COVID-19 disrupts timelines for travelling exhibitions
With lockdown timelines still a matter of guesswork for most countries, venues planning to host touring exhibitions may be hesitant to accept shipment of the incoming show, as their doors may not be open to the public in time.
“All these factors impact whether venues should delay opening, try to negotiate to extend the display of the exhibition or cancel the show altogether,” says Sanders.
“There is also a myriad of legal and cost issues. Does a venue risk accepting the inbound shipment of a show they may not even be able to display? By doing so they may make themselves liable for the relevant costs. Then there are all the transport delays, additional travel restrictions and new insurance and indemnity conditions. There is a host of complex problems to resolve.”
In terms of instituting new processes, Sandler has also been working with venues to amend their contractual terms, review future scheduling and handle any cancellations:
“As previously mentioned, it is those exhibitions which contain elements that need special care and attention that require instructions on day-to-day care, packing and storage. We can handle these issues by providing instruction manuals to the venues and or video conferencing with key personnel on-site.”
Social distancing and hygiene considerations
Social distancing will also be a factor when venues open to the public:
“The flow and volume of visitors into the exhibition space will need to be reviewed, and further consideration to be given as to how visitors interact with the exhibits.”
In addition to this, the impact will, he says, be long-lasting. “Until a vaccine is found for COVID-19, I think there will be adjustments to the type of exhibits and experiences created and included in travelling exhibitions.
“For example, modifying touch screen and interactive exhibits to include more sensor technology. This will to minimise the spread of any potential germs. Venues will include more security barriers and queue line systems in the exhibition space.
“There may also be an increase in the use of larger digital screens. This will assist the display of text and objects and to enable visitors to see the exhibits and content from a distance. The number of exhibits included in the exhibition may need to be reduced to accommodate social distancing, and more venues may adopt timed ticketing to manage visitor flow.”
COVID-19 could stimulate creative innovation in travelling exhibitions
Sanders feels that while the business model of hosting travelling shows, especially where there is a separate charge to enter, will be impacted if visitor capacity is limited, some of the new measures adopted during these uncertain times will encourage creative innovation which will remain in the long term.

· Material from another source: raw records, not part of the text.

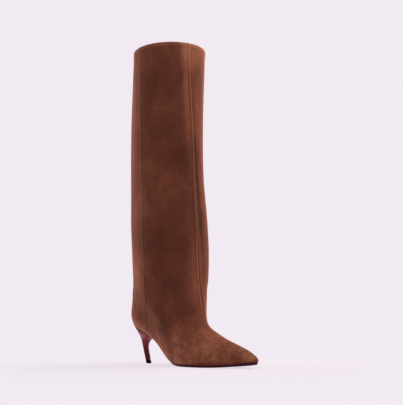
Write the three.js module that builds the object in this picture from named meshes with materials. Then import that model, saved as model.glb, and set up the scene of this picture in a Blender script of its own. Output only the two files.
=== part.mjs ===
// A right knee-high pull-on boot with a pointed toe, a wide straight shaft and a slim curved heel.
// +X points to the toe, +Y to the inner side of the foot and +Z up. The floor is z = 0, and the
// origin is on the floor under the middle of the boot's box. Lengths are in millimetres.
import * as THREE from "three";

const { clamp, degToRad, lerp, smoothstep } = THREE.MathUtils;

// Driving sizes.
const LENGTH = 254; // back of the counter to the tip of the toe
const COLLAR_HEIGHT = 487; // floor to the collar, at the middle of the shaft
const COLLAR_RISE = 3; // how much higher the collar's front is than its back
const SEAT_RISE = 52; // heel seat above the tread, along the upper's lower edge
const COUNTER_HEIGHT = 78; // heel seat to the ankle, up the back
const INSTEP_HEIGHT = 112; // toe's lower edge to the ankle, up the front
const BALL_WIDTH = 76; // across the upper's lower edge at the ball
const SHAFT_WIDTH = 116.8; // side to side, at its widest
const SHAFT_DEPTH = 124.8; // front to back, at its widest
const WALL = 2.2; // suede and lining together
const TOE_SWING = 3; // how far the toe's tip leans towards the inner side
const TOE_SPRING = 6; // toe's tip above the tread
const OUTSOLE = 3.4; // outsole at the tread
const SHANK = 2; // outsole under the arch and the seat
const OUTSOLE_INSET = 0.5; // outsole's edge inside the upper's lower edge, at the tread and seat
const WAIST_INSET = 2.6; // the same, under the arch
const OUTSOLE_BEVEL = 1; // outsole's lower face inside its upper one
const INSOLE = 2.5;
const INSOLE_CLEARANCE = 0.4; // insole's edge to the inside of the upper
const SEAT_LENGTH = 42; // heel's top, from its back edge to its breast
const HEEL_TOP_INSET = 0.6; // heel's top edge inside the outsole's edge
const STEM_WIDTH = 9.2; // heel's stem at its thinnest, side to side
const LIFT_HEIGHT = 5;
const LIFT_WIDTH = 8.2;
const LIFT_LEAN = 0.46; // how far the top lift leans back with its height
const LIFT_SETBACK = 27.4; // back of the counter to the middle of the top lift
const SEAM_HEIGHT = 0.7; // how far the front and back seams stand out of the wall
const SIDE_SEAM_HEIGHT = 0.5; // the same, for the seam down the outer side
const RIDGE_SHOULDER = 0.6; // height of a ridge's shoulders, share of the seam's height
const TOPLINE_DEPTH = 7; // turned-over edge below the collar
const TOPLINE_STEP = 0.35; // how much thicker the turned-over edge is
const GAP = 0.3; // between pieces that touch

// How finely the forms are divided.
const SEAM_COLUMNS = [0.02, 0.05]; // angles beside a seam that hold its ridge, in radians
const BACK_COLUMNS = 11; // spaces from the back seam to the side seam
const FRONT_COLUMNS = 19; // spaces from the side seam to the front seam
const INNER_COLUMNS = 29; // spaces round the inner side
const HEEL_COLUMNS = 14;
const HEEL_ROWS = 15;

// Upper's lower edge in side view: share of LENGTH, share of SEAT_RISE and share of TOE_SPRING.
const EDGE_LINE = [
  { along: 0.0, rise: 1.0, spring: 0 },
  { along: 0.08, rise: 0.955, spring: 0 },
  { along: 0.14, rise: 0.88, spring: 0 },
  { along: 0.21, rise: 0.755, spring: 0 },
  { along: 0.27, rise: 0.615, spring: 0 },
  { along: 0.32, rise: 0.455, spring: 0 },
  { along: 0.36, rise: 0.295, spring: 0 },
  { along: 0.39, rise: 0.16, spring: 0 },
  { along: 0.42, rise: 0.064, spring: 0 },
  { along: 0.45, rise: 0.02, spring: 0 },
  { along: 0.49, rise: 0.003, spring: 0 },
  { along: 0.53, rise: 0, spring: 0 },
  { along: 0.7, rise: 0, spring: 0 },
  { along: 0.78, rise: 0, spring: 0.09 },
  { along: 0.88, rise: 0, spring: 0.42 },
  { along: 1.0, rise: 0, spring: 1 },
];

// Where along a section, from its back to its front, the widths below are given.
const STATIONS = [0.12, 0.35, 0.62, 0.85];

// Sections of the foot, each a loop around it, from the lower edge up to the ankle.
// front and back: share of LENGTH. up: share of INSTEP_HEIGHT in front. behind: share of
// COUNTER_HEIGHT at the back. outer and inner: half widths at STATIONS, shares of BALL_WIDTH.
// tip and heel: radius at the front and the back, shares of BALL_WIDTH. follow: how much of the
// lower edge's own curve the loop keeps, where 0 is a flat loop. side: where the outer side's
// seam crosses, from the back to the front.
const FOOT = [
  { front: 1.0, up: 0, back: 0.018, behind: 0, tip: 0.05, heel: 0.27, follow: 1, side: 0.18,
    outer: [0.29, 0.362, 0.502, 0.285], inner: [0.29, 0.265, 0.475, 0.29] },
  { front: 1.002, up: 0.022, back: 0.012, behind: 0.045, tip: 0.055, heel: 0.3, follow: 0.97, side: 0.203,
    outer: [0.335, 0.39, 0.512, 0.288], inner: [0.335, 0.305, 0.49, 0.292] },
  { front: 0.995, up: 0.05, back: 0.0075, behind: 0.1, tip: 0.05, heel: 0.325, follow: 0.92, side: 0.223,
    outer: [0.376, 0.412, 0.516, 0.285], inner: [0.372, 0.345, 0.495, 0.29] },
  { front: 0.975, up: 0.088, back: 0.0045, behind: 0.155, tip: 0.036, heel: 0.355, follow: 0.86, side: 0.242,
    outer: [0.412, 0.43, 0.513, 0.287], inner: [0.398, 0.38, 0.496, 0.29] },
  { front: 0.944, up: 0.136, back: 0.0035, behind: 0.21, tip: 0.024, heel: 0.385, follow: 0.78, side: 0.254,
    outer: [0.432, 0.445, 0.503, 0.29], inner: [0.408, 0.41, 0.49, 0.292] },
  { front: 0.896, up: 0.191, back: 0.0035, behind: 0.27, tip: 0.02, heel: 0.4, follow: 0.68, side: 0.27,
    outer: [0.441, 0.457, 0.492, 0.295], inner: [0.411, 0.432, 0.481, 0.295] },
  { front: 0.842, up: 0.243, back: 0.0055, behind: 0.33, tip: 0.02, heel: 0.405, follow: 0.58, side: 0.282,
    outer: [0.442, 0.467, 0.483, 0.295], inner: [0.409, 0.447, 0.472, 0.294] },
  { front: 0.787, up: 0.297, back: 0.009, behind: 0.39, tip: 0.022, heel: 0.405, follow: 0.48, side: 0.302,
    outer: [0.438, 0.477, 0.477, 0.29], inner: [0.405, 0.459, 0.467, 0.289] },
  { front: 0.723, up: 0.355, back: 0.013, behind: 0.455, tip: 0.026, heel: 0.405, follow: 0.38, side: 0.323,
    outer: [0.43, 0.49, 0.48, 0.29], inner: [0.401, 0.475, 0.472, 0.289] },
  { front: 0.665, up: 0.402, back: 0.018, behind: 0.52, tip: 0.034, heel: 0.405, follow: 0.28, side: 0.349,
    outer: [0.424, 0.504, 0.49, 0.287], inner: [0.4, 0.493, 0.484, 0.286] },
  { front: 0.622, up: 0.464, back: 0.0235, behind: 0.585, tip: 0.05, heel: 0.41, follow: 0.19, side: 0.38,
    outer: [0.421, 0.523, 0.508, 0.294], inner: [0.403, 0.514, 0.502, 0.294] },
  { front: 0.596, up: 0.545, back: 0.029, behind: 0.655, tip: 0.09, heel: 0.425, follow: 0.11, side: 0.415,
    outer: [0.424, 0.547, 0.533, 0.33], inner: [0.411, 0.54, 0.527, 0.332] },
  { front: 0.58, up: 0.645, back: 0.0345, behind: 0.735, tip: 0.17, heel: 0.445, follow: 0.05, side: 0.447,
    outer: [0.434, 0.574, 0.563, 0.37], inner: [0.422, 0.568, 0.558, 0.371] },
  { front: 0.566, up: 0.765, back: 0.039, behind: 0.83, tip: 0.28, heel: 0.47, follow: 0.015, side: 0.469,
    outer: [0.435, 0.599, 0.594, 0.415], inner: [0.431, 0.597, 0.591, 0.415] },
];

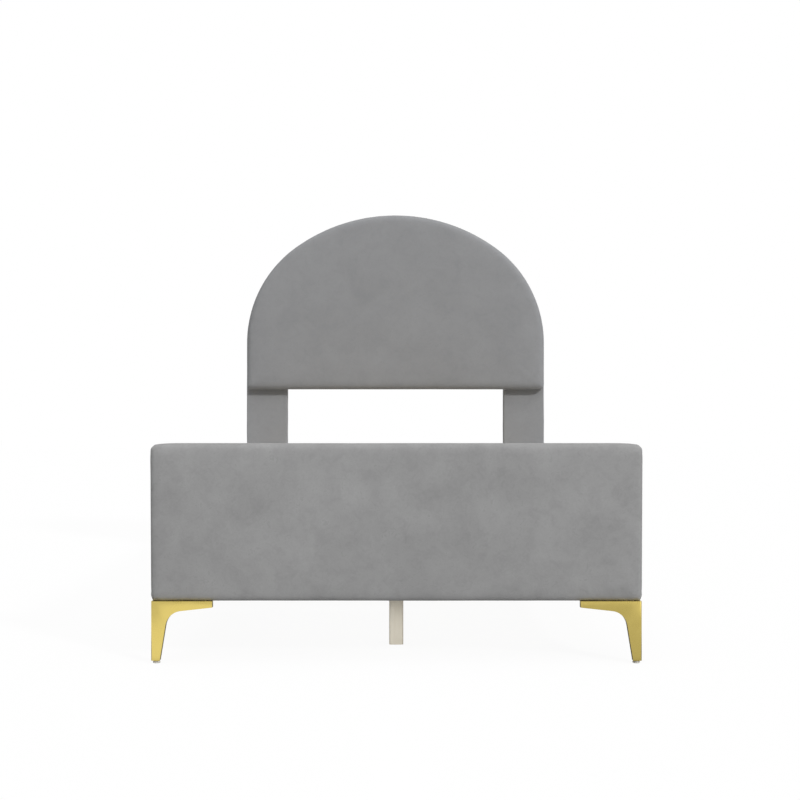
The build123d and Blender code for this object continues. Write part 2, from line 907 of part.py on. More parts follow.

He says:
“Travelling exhibitions do have the ability to bring fresh audiences and repeat visitors to venues. And, in some cases, they are a cheaper option than producing an exhibition in-house.
“Given the enormous economic impact that COVID-19 has had around the world, the affordability of travelling exhibitions, and the numerous other benefits they offer mean they will remain a very important aspect for venues to help entice visitors back through their doors, and encourage secondary spending, as well as providing unique experiences for audiences to enjoy.”